Tampa Bay just isn’t good this year, and Tom had the chance to hang it up and go out on top after 2020.

Winner: Jalen Hurts

Here’s a guy who is playing out of his freaking mind right now, and it’s pretty awesome. If you haven’t watched Hurts play in 2022 you’re really missing out, because it’s like he’s a new player. We went from a quarterback in a “prove it” year, to extremely premature MVP talk — hell, he looks like one of only a couple of dudes who could push Josh Allen this year.

Hurts was functionally perfect against the Commanders on Sunday. He threw for 340 yards, three touchdowns, no interceptions — running for another 20 yards, just for good measure. Hurts is thriving in Nick Sirianni’s offense, as many hoped he might, and the 3-0 Eagles look like everything the Radiers wished they’d be in 2022.

Winner: Fans who love seeing a ball get punted into a butt

Loser: Justin Fields

Man, I hate dumping on a kid like this, but we’ve got to start asking some questions here. I understand that the Bears have a bad offensive line, an offense that can’t let him shine, and that they’re seriously lacking receiving weapons — but we can’t use that to completely hand wave away how terribly Fields is playing right now.

Chicago somehow won on Sunday despite Fields having the worst QB game of the week. Hang this stat line in the Louvre, because pain can be art too:

8-for-17, 106 yards, 0 TD, 2 INT

Those two interceptions were bad, really bad.

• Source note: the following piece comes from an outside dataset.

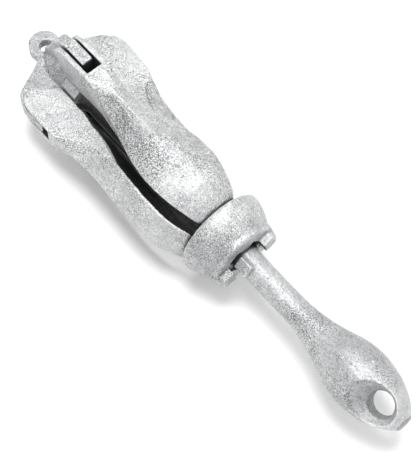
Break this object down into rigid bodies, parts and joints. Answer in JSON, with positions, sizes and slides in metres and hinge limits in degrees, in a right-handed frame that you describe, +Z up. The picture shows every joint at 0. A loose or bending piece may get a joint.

If it wasn’t for Khalil Herbert obliterating everyone in his path en route to 157 rushing yards, the Bears would have been blown out.

Winner: The Panthers defense

We will not give credit to Baker Mayfield or Matt Rhule around these parts, but you’ve really gotta watch this Panthers defense because they’re fun as hell.

Okay, I take that back, nobody should willingly watch a Carolina Panthers game if you don’t have a rooting interest — but my general point kind of stands. This defense is aggressive, it’s fast-paced, it’s fun as hell, and it’s loaded with gadgets and trickery.

The Panthers have a less than zero percent chance of winning against the Saints on Sunday if it wasn’t for their defense, and honestly it might be one of the best units in the NFL — it’s just a shame the offense is so abysmal to go along with it.

Winner: Trevor Lawrence, and literally everything the Jaguars are doing

Everything is coming up roses in Jacksonville, and it begins with Trevor Lawrence. The switch to Doug Pederson is paying off big time, and Lawrence is responding in a major way to the structure the team has now.

Next to Jalen Hurts, nobody is more improved so far this season that Lawrence, who has now cemented why he was the No. 1 overall pick so many had pegged for greatness. The kid is slinging the ball around, throwing to eight different receivers on Sunday, it’s opening up the ground game for James Robinson and Travis Etienne, and it’s honestly beautiful.

None of this would really be possible without the defense, which is absolutely smothering everyone it comes across. There was nothing the Chargers could do against this unit on Sunday, and Devin Lloyd is already looking like one of the biggest steals in the draft.

Don’t sleep on this team anymore, because they’re really damn good — and could be making a lot of waves soon.